Perhaps you know the rest—as Billy hoped, Gura got psyched out, yielding four runs in the early going of Game 4, and the Yankees went on the win the pennant and the World Series for Billy….

And now, here he goes again in July 1983, walking up to the umps after Georgie Ballgame has been accepting teammates’ congratulations for getting them thisclose to winning. He was bound to pull a rabbit out of his hat again.

But Billy can’t accept all the credit (or, if you’re a Yankees hater, the blame) for the protest. You see, Yankee third baseman
Graig Nettles had put him up to it.

Just like Nettles to do something like that. When the eccentric young pitcher Mark “The Bird” Fidrych was mowing down hitters right and left in 1976 for the Detroit Tigers, Nettles came out to the mound before the game and began spreading around black beans, just to disturb the rookie’s concentration. His teammates gave him the nickname “Puff” for his uncanny ability to play a practical joker or start a rumble with an opposing team, then disappear when you went looking for him.

As Nettles watched Brett complete his victory circuit around the bases, he quickly recalled how umpires had nullified a hit by the late Yankee captain Thurman Munson for having pine tar more than 18 inches from the knob of his bat. If the Yanks could lose by the rule, maybe they could win by it now. Quickly, he mentioned it to Billy, who asked the umpire crew about it.

So they went out and measured the stuff. Well, if an umpire had called Munson out for 18 inches of the stuff, what on earth were they going to do with Brett’s bat, which featured “heavy pine tar” 19 to 20 inches from the tip of the handle and a lighter version of the same for another three or four inches? Just what you’d expect. Yeah, this might have been a bad rule, and it certainly was an obscure rule, but rules were rules, and the Royals’ third baseman was out.

Not so fast, ol’ George said—and some other choice stuff, too, as he came running out of the Royals dugout faster than his longtime teammate John Mayberry could chase a nice, juicy steak. Thus started a donnybrook of epic proportions.

After the dust cleared, the umpire crew declared that Brett was still out. But now it was the Royals’ turn for gamesmanship, as they brought it to the attention of American League Commissioner Lee MacPhail. If George Steinbrenner ever had any lingering affection for the former Yankee GM, it was gone by this point, when MacPhail ruled that, yes, the bat was, technically, against the rules. But upholding what he termed the “spirit” of the rules, MacPhial overruled his umps. Forced to play out the rest of the game and protesting the whole while (star lefty Ron Guidry was playing center field for maybe the first time since, oh, Little League), the Yankees couldn’t muster enough runs to nudge out their old rivals.

Before the pine-tar incident, the Yankees showed signs of breaking out of their lethargy, going 17-10 for July.

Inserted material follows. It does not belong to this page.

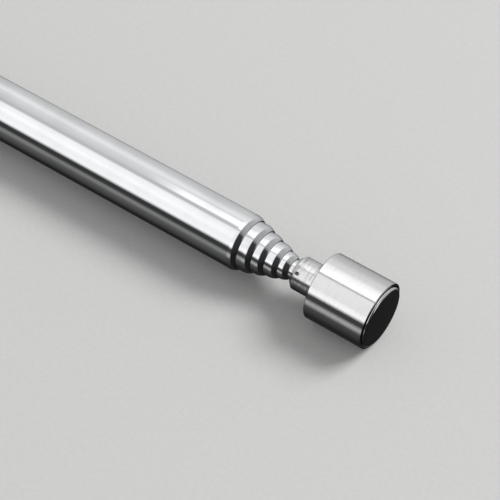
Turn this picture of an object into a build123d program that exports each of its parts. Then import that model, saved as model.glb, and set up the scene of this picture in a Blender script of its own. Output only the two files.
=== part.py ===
"""Pocket magnetic pickup tool: a six-section telescoping rod with a magnet on its tip.

The rod is pushed fully in and lies on its side. Its axis is the X axis, the magnet faces +X,
and the centre of the magnet's working face is the origin. Sizes are in millimetres.

Every inner section carries two spring leaves near its rear end. They sit in a groove between
two raised rims, grip the bore of the section outside, and slide along it. The section itself
turns inside its own leaves. The front rim meets the rolled nose of the section outside and
stops the section from pulling out.
"""

import math
import os

from build123d import *

# Telescoping sections, from the barrel (1) in to the rod (6)
barrel_od = 6.8
barrel_length = 110.0
section_wall = 0.26
radial_gap = 0.18  # from each section out to the bore that it runs in
mouth_clearance = 0.03
nose_length = 0.95
nose_face = 0.08  # flat left round the mouth
lip_round = 0.03
# How far sections 2 to 5 stand out of the nose of the section outside them
proud_lengths = (1.65, 1.41, 1.52, 1.16)
rod_shown = 0.50

# Guide at the rear of each inner section
rim_length = 0.70
rim_slope = 0.15
leaf_length = 6.0
leaf_clearance = 0.03  # radial, inside and outside the leaf, and over the rims
leaf_end_play = 0.05
leaf_arc = 160.0
spigot_wall = 0.40  # brass left round the rod's turned-down end
rivet_length = 0.40
rivet_overlap = 0.20
stop_clearance = 0.05

# Magnet and its holder
magnet_od = 7.2
magnet_length = 5.0
magnet_proud = 0.34
magnet_edge = 0.26
adhesive_gap = 0.15
adhesive_recess = 0.25
holder_lip = 0.25
holder_length = 7.31
holder_edge = 0.10
neck_wall = 0.80
neck_length = 3.45
neck_chamfer = 0.42
rod_past_neck = 0.80
stake_od = 0.50
stake_depth = 0.15
stake_from_chamfer = 0.40
stake_elevation = 50.0

# End cap
spigot_length = 5.0
spigot_chamfer = 0.40
rear_gap = 0.20
cap_rim = 0.15
cap_flange_length = 2.0
cap_dome_length = 1.6
cap_button_od = 5.0

# Pocket clip: one sheet, rolled into a band with a spring arm bent out of it
clip_thickness = 0.45
band_length = 7.0
band_seam = 0.70
arm_width = 4.0
arm_clearance = 0.03
arm_root = 2.5  # stretch of the arm that is one with the band
arm_rise_run = 3.0
arm_crest = 2.30  # from the barrel to the middle of the arm
arm_run = 24.0  # from the crest to where the arm turns down to its foot
arm_low = 1.35
arm_foot_run = 3.2
arm_tip_run = 2.8
arm_tip_rise = 1.3
arm_bend = 0.9
arm_corner = 1.4

# What follows from those sizes
section_step = 2 * (section_wall + radial_gap)
section_ods = [barrel_od - n * section_step for n in range(len(proud_lengths) + 2)]
rod_r = section_ods[-1] / 2
rim_height = radial_gap - leaf_clearance
leaf_thickness = radial_gap - 2 * leaf_clearance
groove_length = leaf_length + 2 * leaf_end_play
guide_length = 2 * rim_length + groove_length

holder_front = -magnet_proud
holder_back = holder_front - holder_length
neck_back = holder_back - neck_length
neck_r = rod_r + neck_wall
pocket_r = magnet_od / 2 + adhesive_gap
holder_r = pocket_r + holder_lip
magnet_back = -magnet_length
pocket_floor = magnet_back - adhesive_gap

# Front edge of each section's nose, from the barrel in
rod_mouth = neck_back - rod_shown
noses = [rod_mouth]
for proud in reversed(proud_lengths):
    noses.insert(0, noses[0] - proud)
shoulders = [front - nose_length for front in noses]
barrel_rear = noses[0] - barrel_length
sections_rear = barrel_rear + spigot_length + rear_gap
# Travel of sections 2 to 6, from pushed in to stopped by the nose outside
strokes = [shoulder - (sections_rear + guide_length) - stop_clearance for shoulder in shoulders]
strokes[-1] -= rivet_length

# The cap's flange backs the clip band, and is as large as the magnet's head so that the tool lies level
barrel_r = barrel_od / 2
band_r = barrel_r + clip_thickness
cap_r = max(holder_r, band_r + cap_rim)
# The clip leans down until one edge of its crest meets the surface that the tool lies on
crest_r = barrel_r + arm_crest + clip_thickness / 2
clip_lean = math.asin(cap_r / math.hypot(crest_r, arm_width / 2)) - math.atan2(arm_width / 2, crest_r)
clip_plane = Plane(
    origin=(0, 0, 0),
    x_dir=(1, 0, 0),
    z_dir=(0, math.sin(clip_lean), -math.cos(clip_lean)),
)

os.makedirs("parts", exist_ok=True)


def save(piece, name):
    """Labels a finished piece and writes it as the node of that name."""
    piece.part.label = name
    export_step(piece.part, f"parts/{name}.step")


def rim(start, radius):
    """Corners of one raised rim on a wall of this radius, from its rear end to its front."""
    return [
        (start, radius),
        (start + rim_slope, radius + rim_height),
        (start + rim_length - rim_slope, radius + rim_height),
        (start + rim_length, radius),
    ]


def section_tube(front, outer_r, rear, guided):
    """A drawn tube with its front end rolled in, and with a flare and a bead if it is guided."""
    bore_r = outer_r - section_wall
    mouth_r = bore_r - radial_gap + mouth_clearance
    shoulder = front - nose_length
    bead_start = rear + rim_length + groove_length
    walls = []
    for radius in (outer_r, bore_r):
        if guided:
            flare = [(rear, radius + rim_height), *rim(rear, radius)[2:]]
            walls.append([*flare, *rim(bead_start, radius)])
        else:
            walls.append([(rear, radius)])
    outside, inside = walls
    with BuildPart() as tube:
        with BuildSketch(Plane.XY):
            with BuildLine():
                wall = Polyline(*outside, (shoulder, outer_r))
                nose = TangentArc(wall @ 1, (front, mouth_r + nose_face), tangent=(1, 0))
                Polyline(nose @ 1, (front, mouth_r), (shoulder, bore_r), *reversed(inside), wall @ 0)
            make_face()
        revolve(axis=Axis.X)
        fillet(tube.edges().filter_by(GeomType.CIRCLE).group_by(Axis.X)[-1], radius=lip_round)
    return tube


def spring_leaf(section_r, groove_start, middle_angle):
    """One half-round phosphor bronze leaf in the groove of a section."""
    inner_r = section_r + leaf_clearance
    with BuildPart() as leaf:
        with BuildSketch(Plane.YZ.offset(groove_start + leaf_end_play)):
            with BuildLine():
                start = middle_angle - leaf_arc / 2
                inner = CenterArc((0, 0), inner_r, start, leaf_arc)
                outer = CenterArc((0, 0), inner_r + leaf_thickness, start, leaf_arc)
                Line(inner @ 0, outer @ 0)
                Line(inner @ 1, outer @ 1)
            make_face()
        extrude(amount=leaf_length)
    return leaf


# Barrel and the four tubes inside it
barrel = section_tube(noses[0], barrel_r, barrel_rear, guided=False)
save(barrel, "barrel_tube")
for number, (front, od) in enumerate(zip(noses[1:], section_ods[1:-1]), start=2):
    tube = section_tube(front, od / 2, sections_rear, guided=True)
    save(tube, f"section_{number}_tube")

# Rod: its rear end is turned down, carries the bush and is peened over behind it
bush_rear = sections_rear + rivet_length
bush_front = bush_rear + guide_length
rod_spigot_r = rod_r - spigot_wall
rod_front = holder_back + rod_past_neck
with BuildPart() as rod:
    with BuildSketch(Plane.XY):
        with BuildLine():
            Polyline(
                (sections_rear, 0),
                (sections_rear, rod_spigot_r + rivet_overlap),
                (bush_rear, rod_spigot_r + rivet_overlap),
                (bush_rear, rod_spigot_r),
                (bush_front, rod_spigot_r),
                (bush_front, rod_r),
                (rod_front, rod_r),
                (rod_front, 0),
                close=True,
            )
        make_face()
    revolve(axis=Axis.X)
save(rod, "section_6_rod")

with BuildPart() as bush:
    with BuildSketch(Plane.XY):
        with BuildLine():
            Polyline(
                (bush_rear, rod_spigot_r),
                (bush_rear, rod_r + rim_height),
                *rim(bush_rear, rod_r)[2:],
                *rim(bush_rear + rim_length + groove_length, rod_r)[:3],
                (bush_front, rod_r + rim_height),
                (bush_front, rod_spigot_r),
                close=True,
            )
        make_face()
    revolve(axis=Axis.X)
save(bush, "rod_bush")

# Two spring leaves on every inner section, one above and one below
for number, od in enumerate(section_ods[1:], start=2):
    guide_rear = bush_rear if number == len(section_ods) else sections_rear
    for side, middle_angle in (("upper", 90), ("lower", 270)):
        leaf = spring_leaf(od / 2, guide_rear + rim_length, middle_angle)
        save(leaf, f"spring_leaf_{number}_{side}")

# Magnet holder: a cup for the magnet and a neck with a socket that the rod is staked into
with BuildPart() as holder:
    with BuildSketch(Plane.XY):
        with BuildLine():
            Polyline(
                (neck_back, rod_r),
                (neck_back, neck_r - neck_chamfer),
                (neck_back + neck_chamfer, neck_r),
                (holder_back, neck_r),
                (holder_back, holder_r),
                (holder_front, holder_r),
                (holder_front, pocket_r),
                (pocket_floor, pocket_r),
                (pocket_floor, 0),
                (rod_front, 0),
                (rod_front, rod_r),
                close=True,
            )
        make_face()
    revolve(axis=Axis.X)
    fillet(holder.edges().filter_by(GeomType.CIRCLE).group_by(SortBy.RADIUS)[-1], radius=holder_edge)
    stake_x = neck_back + neck_chamfer + stake_from_chamfer
    stake_tilt = math.radians(stake_elevation)
    stake_direction = Vector(0, -math.cos(stake_tilt), math.sin(stake_tilt))
    stake_plane = Plane(Vector(stake_x, 0, 0) + stake_direction * neck_r, z_dir=-stake_direction)
    with Locations(stake_plane):
        Cone(stake_od / 2, 0, stake_depth, align=(Align.CENTER, Align.CENTER, Align.MIN), mode=Mode.SUBTRACT)
save(holder, "magnet_holder")

with BuildPart() as adhesive:
    with BuildSketch(Plane.XY):
        with BuildLine():
            Polyline(
                (pocket_floor, 0),
                (pocket_floor, pocket_r),
                (holder_front - adhesive_recess, pocket_r),
                (holder_front - adhesive_recess, magnet_od / 2),
                (magnet_back, magnet_od / 2),
                (magnet_back, 0),
                close=True,
            )
        make_face()
    revolve(axis=Axis.X)
save(adhesive, "magnet_adhesive")

with BuildPart() as magnet:
    with BuildSketch(Plane.YZ):
        Circle(magnet_od / 2)
    extrude(amount=-magnet_length)
    fillet(magnet.edges().filter_by(GeomType.CIRCLE).group_by(Axis.X)[-1], radius=magnet_edge)
save(magnet, "magnet")

# End cap: a spigot pressed into the barrel, a flange behind the clip band and a low dome
cap_spigot_r = barrel_r - section_wall
dome_start = barrel_rear - cap_flange_length
with BuildPart() as cap:
    with BuildSketch(Plane.XY):
        with BuildLine():
            front_edges = Polyline(
                (barrel_rear + spigot_length, 0),
                (barrel_rear + spigot_length, cap_spigot_r - spigot_chamfer),
                (barrel_rear + spigot_length - spigot_chamfer, cap_spigot_r),
                (barrel_rear, cap_spigot_r),
                (barrel_rear, cap_r),
                (dome_start, cap_r),
            )
            dome = TangentArc(
                front_edges @ 1,
                (dome_start - cap_dome_length, cap_button_od / 2),
                tangent=(-1, 0),
            )
            Polyline(dome @ 1, (dome_start - cap_dome_length, 0), front_edges @ 0)
        make_face()
    revolve(axis=Axis.X)
save(cap, "end_cap")

# Pocket clip: the arm rises from the band, runs forward and comes down to a curved foot
root_end = barrel_rear + band_length
crest_start = root_end + arm_rise_run
foot_start = crest_start + arm_run
foot = foot_start + arm_foot_run
touching_r = barrel_r + arm_clearance + clip_thickness / 2
with BuildPart() as clip:
    with BuildSketch(clip_plane):
        with BuildLine():
            middle = FilletPolyline(
                (root_end - arm_root, touching_r),
                (root_end, touching_r),
                (crest_start, barrel_r + arm_crest),
                (foot_start, barrel_r + arm_low),
                (foot, touching_r),
                (foot + arm_tip_run, touching_r + arm_tip_rise),
                radius=arm_bend,
            )
        trace(middle, line_width=clip_thickness)
    extrude(amount=arm_width / 2, both=True)
    end_corners = clip.edges().filter_by(GeomType.LINE).sort_by(SortBy.LENGTH)[:4]
    fillet(end_corners.sort_by(Axis.X)[-2:], radius=arm_corner)
    with BuildSketch(Plane.YZ.offset(barrel_rear)):
        Circle(band_r)
        Circle(barrel_r, mode=Mode.SUBTRACT)
    extrude(amount=band_length)
    with BuildSketch(clip_plane):
        with Locations((barrel_rear + band_length / 2, -band_r)):
            Rectangle(band_length, band_r)
    extrude(amount=band_seam / 2, both=True, mode=Mode.SUBTRACT)
save(clip, "pocket_clip")

print("Travel of sections 2 to 6:", [round(stroke, 3) for stroke in strokes])
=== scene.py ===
"""Looks of a pocket magnetic pickup tool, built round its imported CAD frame.

The tool lies on its side along X with the magnet facing +X. Sizes in this file are in
millimetres and angles in degrees unless a name says otherwise; meshes are in metres.
"""

import logging
import math
from dataclasses import dataclass
from enum import Enum
from typing import Any, Callable, Sequence

import bpy
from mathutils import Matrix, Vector


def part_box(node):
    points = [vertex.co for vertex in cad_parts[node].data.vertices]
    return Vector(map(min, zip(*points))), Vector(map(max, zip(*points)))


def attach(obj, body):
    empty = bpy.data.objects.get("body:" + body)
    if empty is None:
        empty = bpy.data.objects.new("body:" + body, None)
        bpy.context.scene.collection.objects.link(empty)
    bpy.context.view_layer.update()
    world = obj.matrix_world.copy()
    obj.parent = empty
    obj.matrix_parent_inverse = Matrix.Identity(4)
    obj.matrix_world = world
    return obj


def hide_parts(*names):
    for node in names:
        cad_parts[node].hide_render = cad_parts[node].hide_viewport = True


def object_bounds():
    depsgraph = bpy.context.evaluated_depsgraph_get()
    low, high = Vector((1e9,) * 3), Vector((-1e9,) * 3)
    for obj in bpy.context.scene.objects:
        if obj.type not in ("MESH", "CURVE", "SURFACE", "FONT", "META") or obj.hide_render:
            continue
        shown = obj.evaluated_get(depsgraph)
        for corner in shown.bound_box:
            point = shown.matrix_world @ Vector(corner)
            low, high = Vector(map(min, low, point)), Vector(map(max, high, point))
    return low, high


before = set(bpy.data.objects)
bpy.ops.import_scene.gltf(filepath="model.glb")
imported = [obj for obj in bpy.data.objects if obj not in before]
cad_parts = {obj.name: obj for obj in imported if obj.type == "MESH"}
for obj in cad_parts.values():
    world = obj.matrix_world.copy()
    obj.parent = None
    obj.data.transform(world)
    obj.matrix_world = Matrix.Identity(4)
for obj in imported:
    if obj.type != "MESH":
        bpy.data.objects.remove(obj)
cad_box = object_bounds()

log = logging.getLogger("pickup_tool")

MM = 0.001
ARC_STEPS = 6  # straight runs that stand for one rounded corner
NOSE_STEPS = 14  # straight runs that stand for a rolled nose or a dome
FINE_TURN = 192  # faces round a piece that is seen close up
SMALL_TURN = 128  # faces round the thin rod
SMOOTH_ANGLE = math.radians(32)
WELD = 1e-7  # metres; vertices nearer than this are one
NEAR = 1e-6  # metres; how near a place has to be to count as the one looked for
POLE = 1e-4  # mm; radius that stands for a point on the axis
SLIVER = 0.001  # mm; keeps a face that ends at a place on its own side of it
BEVEL_ANGLE = 0.9  # radians; edges sharper than this are rounded
BEND_STEPS = 8  # faces across a bend or a rounded corner of sheet
EDGE_STEPS = 3  # faces across a rounded edge of sheet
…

But in August, probably distracted from the task at hand by the fallout from that one at-bat, the Yankees only recorded a 54.8% winning percentage, and ended up in only third place for the year, behind the eventual World Series champs, the Baltimore Orioles.

Of all the comments about this strange, strange game—and the even stranger rule that inspired it—Goose Gossage, the closer who served up the gopher ball, had the best line of all: “I’ve always been proud of all the home runs I gave up,” said Gossage. “But that was probably my proudest one, because we had so much fun with it.”